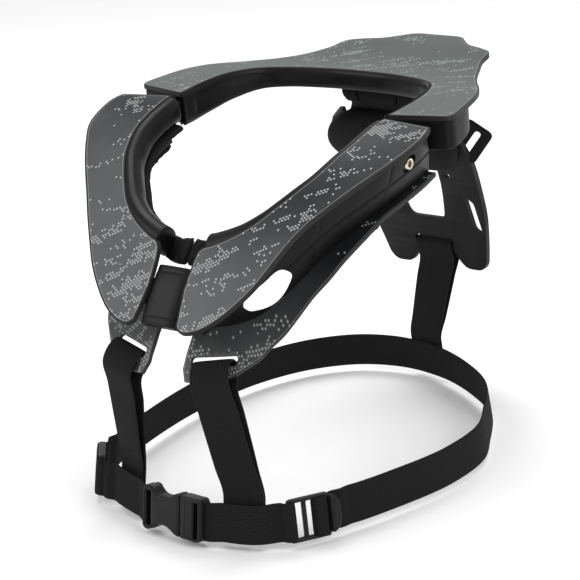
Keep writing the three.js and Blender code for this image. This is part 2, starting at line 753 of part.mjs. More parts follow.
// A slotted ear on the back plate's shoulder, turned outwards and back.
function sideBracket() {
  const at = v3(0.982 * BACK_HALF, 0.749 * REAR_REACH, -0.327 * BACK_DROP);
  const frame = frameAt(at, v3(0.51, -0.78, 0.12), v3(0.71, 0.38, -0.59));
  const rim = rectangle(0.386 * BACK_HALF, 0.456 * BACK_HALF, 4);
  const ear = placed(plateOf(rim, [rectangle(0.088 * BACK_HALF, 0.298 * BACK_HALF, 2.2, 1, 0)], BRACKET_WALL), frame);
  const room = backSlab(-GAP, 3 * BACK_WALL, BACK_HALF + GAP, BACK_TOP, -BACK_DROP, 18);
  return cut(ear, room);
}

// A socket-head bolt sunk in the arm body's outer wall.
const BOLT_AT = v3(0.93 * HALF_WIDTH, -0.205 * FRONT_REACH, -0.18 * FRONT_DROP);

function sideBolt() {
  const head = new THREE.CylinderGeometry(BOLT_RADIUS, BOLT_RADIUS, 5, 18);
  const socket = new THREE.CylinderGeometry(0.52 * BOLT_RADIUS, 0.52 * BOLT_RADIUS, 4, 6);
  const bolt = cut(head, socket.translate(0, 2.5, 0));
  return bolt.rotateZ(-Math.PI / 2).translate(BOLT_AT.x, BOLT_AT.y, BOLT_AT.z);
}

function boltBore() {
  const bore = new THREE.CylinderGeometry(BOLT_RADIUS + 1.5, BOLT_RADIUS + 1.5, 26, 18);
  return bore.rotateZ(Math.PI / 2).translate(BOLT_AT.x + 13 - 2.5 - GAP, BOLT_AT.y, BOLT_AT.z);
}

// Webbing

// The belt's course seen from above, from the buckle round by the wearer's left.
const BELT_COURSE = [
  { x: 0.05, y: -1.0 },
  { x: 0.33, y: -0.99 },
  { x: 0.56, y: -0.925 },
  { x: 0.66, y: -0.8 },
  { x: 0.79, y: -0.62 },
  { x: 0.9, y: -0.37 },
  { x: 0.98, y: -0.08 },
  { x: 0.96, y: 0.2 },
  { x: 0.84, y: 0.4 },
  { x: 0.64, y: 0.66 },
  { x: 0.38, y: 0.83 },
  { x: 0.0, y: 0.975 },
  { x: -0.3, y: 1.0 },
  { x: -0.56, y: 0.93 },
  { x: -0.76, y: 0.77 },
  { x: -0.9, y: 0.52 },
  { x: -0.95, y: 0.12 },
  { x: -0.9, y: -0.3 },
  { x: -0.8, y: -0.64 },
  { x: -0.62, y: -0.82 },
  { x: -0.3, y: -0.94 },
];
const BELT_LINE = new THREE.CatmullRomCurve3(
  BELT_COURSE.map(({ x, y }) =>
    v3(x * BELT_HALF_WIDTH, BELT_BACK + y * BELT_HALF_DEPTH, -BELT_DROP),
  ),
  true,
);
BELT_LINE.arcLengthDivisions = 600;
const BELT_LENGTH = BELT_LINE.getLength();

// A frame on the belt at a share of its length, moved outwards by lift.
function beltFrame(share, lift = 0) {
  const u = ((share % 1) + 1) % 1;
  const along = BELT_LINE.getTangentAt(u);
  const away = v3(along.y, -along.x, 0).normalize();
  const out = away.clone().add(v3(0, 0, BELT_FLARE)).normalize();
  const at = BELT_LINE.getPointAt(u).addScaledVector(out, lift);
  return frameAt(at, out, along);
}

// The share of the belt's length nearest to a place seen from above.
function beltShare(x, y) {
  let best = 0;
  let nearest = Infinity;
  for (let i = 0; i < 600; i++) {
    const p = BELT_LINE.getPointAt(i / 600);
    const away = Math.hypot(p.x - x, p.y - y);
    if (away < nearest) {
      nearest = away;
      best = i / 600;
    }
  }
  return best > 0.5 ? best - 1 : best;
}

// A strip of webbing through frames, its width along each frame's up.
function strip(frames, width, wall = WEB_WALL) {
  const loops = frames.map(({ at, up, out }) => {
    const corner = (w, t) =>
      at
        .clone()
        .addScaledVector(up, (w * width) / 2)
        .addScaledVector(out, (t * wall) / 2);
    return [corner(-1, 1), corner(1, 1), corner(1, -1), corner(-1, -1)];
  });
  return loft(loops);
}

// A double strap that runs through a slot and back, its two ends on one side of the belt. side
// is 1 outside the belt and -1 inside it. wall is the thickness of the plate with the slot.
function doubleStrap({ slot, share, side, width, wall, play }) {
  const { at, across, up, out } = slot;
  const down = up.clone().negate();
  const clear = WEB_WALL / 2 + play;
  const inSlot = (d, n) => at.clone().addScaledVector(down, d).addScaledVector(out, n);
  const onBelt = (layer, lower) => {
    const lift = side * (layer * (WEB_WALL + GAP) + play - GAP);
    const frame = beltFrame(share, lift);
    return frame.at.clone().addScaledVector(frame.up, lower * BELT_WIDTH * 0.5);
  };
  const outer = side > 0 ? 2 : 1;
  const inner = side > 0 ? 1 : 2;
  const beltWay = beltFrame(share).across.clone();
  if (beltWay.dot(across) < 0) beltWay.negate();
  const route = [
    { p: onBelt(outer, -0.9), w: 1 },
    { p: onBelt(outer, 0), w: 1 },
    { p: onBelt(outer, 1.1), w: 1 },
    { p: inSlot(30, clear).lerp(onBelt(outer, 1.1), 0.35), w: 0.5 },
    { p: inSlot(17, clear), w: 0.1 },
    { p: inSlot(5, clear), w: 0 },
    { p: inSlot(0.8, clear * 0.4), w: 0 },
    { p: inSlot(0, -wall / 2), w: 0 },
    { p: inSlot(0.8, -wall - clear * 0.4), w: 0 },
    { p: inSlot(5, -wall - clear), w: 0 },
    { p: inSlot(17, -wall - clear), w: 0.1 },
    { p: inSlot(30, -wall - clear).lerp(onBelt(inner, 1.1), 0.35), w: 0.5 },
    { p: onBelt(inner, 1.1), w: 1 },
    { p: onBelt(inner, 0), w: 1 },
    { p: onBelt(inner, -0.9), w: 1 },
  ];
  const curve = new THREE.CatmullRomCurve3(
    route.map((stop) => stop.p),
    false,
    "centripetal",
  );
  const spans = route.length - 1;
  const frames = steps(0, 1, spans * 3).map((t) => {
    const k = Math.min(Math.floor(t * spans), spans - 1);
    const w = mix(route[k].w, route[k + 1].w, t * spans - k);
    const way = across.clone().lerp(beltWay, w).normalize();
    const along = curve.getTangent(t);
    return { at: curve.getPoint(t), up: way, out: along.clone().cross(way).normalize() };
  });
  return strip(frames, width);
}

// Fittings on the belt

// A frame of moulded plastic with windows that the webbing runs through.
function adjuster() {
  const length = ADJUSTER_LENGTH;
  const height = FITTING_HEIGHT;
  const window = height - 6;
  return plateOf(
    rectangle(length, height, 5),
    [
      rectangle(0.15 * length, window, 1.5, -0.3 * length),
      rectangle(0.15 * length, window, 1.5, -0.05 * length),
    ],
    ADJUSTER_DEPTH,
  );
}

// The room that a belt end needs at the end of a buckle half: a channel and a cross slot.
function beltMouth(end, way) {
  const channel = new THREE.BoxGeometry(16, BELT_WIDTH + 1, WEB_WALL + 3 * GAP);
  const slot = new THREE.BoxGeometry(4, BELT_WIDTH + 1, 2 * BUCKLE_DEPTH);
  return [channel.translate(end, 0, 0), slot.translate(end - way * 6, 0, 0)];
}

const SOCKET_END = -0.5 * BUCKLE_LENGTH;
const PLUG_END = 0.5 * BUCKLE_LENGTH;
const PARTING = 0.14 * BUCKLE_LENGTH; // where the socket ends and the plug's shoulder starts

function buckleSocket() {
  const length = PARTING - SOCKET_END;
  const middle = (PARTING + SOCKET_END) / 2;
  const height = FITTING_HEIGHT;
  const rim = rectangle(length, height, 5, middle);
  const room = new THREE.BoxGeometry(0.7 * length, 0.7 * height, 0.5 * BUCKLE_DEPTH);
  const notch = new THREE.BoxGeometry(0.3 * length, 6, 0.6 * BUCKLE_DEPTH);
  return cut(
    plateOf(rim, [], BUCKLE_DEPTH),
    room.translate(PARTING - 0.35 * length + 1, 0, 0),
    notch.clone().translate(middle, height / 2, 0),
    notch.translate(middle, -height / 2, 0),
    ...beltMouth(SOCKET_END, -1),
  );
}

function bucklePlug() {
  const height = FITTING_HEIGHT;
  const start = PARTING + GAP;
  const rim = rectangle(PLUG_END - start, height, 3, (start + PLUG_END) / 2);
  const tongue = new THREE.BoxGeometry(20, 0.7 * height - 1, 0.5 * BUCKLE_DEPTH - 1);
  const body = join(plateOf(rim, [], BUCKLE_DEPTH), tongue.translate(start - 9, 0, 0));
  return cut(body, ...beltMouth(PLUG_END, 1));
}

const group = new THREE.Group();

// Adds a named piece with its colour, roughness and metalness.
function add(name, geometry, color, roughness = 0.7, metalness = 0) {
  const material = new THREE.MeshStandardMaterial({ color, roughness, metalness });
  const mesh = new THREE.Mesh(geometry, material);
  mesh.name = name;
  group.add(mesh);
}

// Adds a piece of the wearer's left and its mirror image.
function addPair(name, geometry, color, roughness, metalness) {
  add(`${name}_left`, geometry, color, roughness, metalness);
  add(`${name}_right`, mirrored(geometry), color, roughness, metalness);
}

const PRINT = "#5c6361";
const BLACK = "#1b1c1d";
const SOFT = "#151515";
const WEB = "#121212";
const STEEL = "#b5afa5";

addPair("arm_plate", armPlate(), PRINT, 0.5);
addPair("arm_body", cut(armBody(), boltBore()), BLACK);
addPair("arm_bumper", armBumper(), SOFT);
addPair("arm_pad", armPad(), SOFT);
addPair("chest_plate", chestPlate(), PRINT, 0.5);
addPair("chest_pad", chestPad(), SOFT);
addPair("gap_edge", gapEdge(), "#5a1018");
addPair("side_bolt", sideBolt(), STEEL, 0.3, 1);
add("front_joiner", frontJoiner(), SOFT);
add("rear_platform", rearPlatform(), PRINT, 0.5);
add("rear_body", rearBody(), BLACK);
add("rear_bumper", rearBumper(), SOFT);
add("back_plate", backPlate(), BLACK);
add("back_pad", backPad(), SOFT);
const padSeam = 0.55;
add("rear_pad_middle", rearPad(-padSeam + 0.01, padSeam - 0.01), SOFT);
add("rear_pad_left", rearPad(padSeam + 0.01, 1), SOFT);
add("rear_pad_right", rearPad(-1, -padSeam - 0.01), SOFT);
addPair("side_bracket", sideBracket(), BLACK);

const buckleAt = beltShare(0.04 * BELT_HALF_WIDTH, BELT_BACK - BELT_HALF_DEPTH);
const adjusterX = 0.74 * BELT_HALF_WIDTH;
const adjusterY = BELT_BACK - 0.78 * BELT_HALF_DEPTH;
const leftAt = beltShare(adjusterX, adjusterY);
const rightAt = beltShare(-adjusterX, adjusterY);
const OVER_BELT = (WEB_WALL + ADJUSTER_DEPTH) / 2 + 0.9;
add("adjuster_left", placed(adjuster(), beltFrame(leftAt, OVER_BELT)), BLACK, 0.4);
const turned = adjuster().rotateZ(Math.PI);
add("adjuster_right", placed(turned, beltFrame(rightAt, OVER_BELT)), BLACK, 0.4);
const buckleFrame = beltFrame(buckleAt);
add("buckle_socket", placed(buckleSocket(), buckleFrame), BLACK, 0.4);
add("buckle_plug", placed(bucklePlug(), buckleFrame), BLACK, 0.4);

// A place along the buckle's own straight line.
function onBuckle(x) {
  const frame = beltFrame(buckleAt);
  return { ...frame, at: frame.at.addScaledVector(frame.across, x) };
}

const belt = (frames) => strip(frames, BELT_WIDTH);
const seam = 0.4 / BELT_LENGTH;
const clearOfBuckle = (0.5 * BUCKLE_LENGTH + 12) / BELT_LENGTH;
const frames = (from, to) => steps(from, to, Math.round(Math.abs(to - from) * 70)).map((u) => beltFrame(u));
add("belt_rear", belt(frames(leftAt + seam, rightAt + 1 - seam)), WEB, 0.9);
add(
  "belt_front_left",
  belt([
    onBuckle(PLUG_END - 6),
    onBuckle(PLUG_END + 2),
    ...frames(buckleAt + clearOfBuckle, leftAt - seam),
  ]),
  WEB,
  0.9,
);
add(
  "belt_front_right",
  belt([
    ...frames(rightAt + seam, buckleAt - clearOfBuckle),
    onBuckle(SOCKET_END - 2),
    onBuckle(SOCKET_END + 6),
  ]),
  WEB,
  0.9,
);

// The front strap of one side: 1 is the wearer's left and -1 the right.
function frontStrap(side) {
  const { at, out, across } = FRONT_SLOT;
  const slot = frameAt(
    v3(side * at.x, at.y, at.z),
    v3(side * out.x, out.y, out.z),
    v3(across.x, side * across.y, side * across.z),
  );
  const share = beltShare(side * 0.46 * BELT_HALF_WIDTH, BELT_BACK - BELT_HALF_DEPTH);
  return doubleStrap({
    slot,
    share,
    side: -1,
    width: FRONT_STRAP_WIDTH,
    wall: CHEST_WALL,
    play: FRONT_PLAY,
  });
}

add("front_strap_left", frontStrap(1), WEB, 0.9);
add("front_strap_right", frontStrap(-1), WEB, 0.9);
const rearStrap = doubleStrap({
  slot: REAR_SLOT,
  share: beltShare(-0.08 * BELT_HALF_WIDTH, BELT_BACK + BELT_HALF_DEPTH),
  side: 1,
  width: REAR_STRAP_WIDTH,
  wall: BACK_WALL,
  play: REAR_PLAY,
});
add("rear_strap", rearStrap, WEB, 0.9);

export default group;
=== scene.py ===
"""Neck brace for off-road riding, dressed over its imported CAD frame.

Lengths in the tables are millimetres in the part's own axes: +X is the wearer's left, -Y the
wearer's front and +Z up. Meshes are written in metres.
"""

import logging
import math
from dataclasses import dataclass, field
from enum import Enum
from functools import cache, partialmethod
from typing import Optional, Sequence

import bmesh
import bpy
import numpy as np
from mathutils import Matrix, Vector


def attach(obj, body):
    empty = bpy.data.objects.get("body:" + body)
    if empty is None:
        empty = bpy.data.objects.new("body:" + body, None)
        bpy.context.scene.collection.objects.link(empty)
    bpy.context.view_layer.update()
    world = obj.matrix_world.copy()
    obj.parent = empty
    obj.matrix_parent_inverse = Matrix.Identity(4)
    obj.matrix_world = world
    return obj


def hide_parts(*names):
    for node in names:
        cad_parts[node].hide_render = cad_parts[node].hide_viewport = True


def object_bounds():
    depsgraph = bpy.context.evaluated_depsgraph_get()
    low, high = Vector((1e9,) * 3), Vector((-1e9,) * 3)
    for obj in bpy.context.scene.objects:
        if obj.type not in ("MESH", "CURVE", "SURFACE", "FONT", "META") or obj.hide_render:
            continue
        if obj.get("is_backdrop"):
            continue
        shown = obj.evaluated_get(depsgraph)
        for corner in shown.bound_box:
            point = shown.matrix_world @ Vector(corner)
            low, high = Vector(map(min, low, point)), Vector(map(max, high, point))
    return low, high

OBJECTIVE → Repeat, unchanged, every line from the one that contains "frontStrap(1), WEB, 0.9);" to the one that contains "from mathutils import Matrix, Vector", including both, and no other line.

SOLUTION FOR THIS EXERCISE →
add("front_strap_left", frontStrap(1), WEB, 0.9);
add("front_strap_right", frontStrap(-1), WEB, 0.9);
const rearStrap = doubleStrap({
  slot: REAR_SLOT,
  share: beltShare(-0.08 * BELT_HALF_WIDTH, BELT_BACK + BELT_HALF_DEPTH),
  side: 1,
  width: REAR_STRAP_WIDTH,
  wall: BACK_WALL,
  play: REAR_PLAY,
});
add("rear_strap", rearStrap, WEB, 0.9);

export default group;
=== scene.py ===
"""Neck brace for off-road riding, dressed over its imported CAD frame.

Lengths in the tables are millimetres in the part's own axes: +X is the wearer's left, -Y the
wearer's front and +Z up. Meshes are written in metres.
"""

import logging
import math
from dataclasses import dataclass, field
from enum import Enum
from functools import cache, partialmethod
from typing import Optional, Sequence

import bmesh
import bpy
import numpy as np
from mathutils import Matrix, Vector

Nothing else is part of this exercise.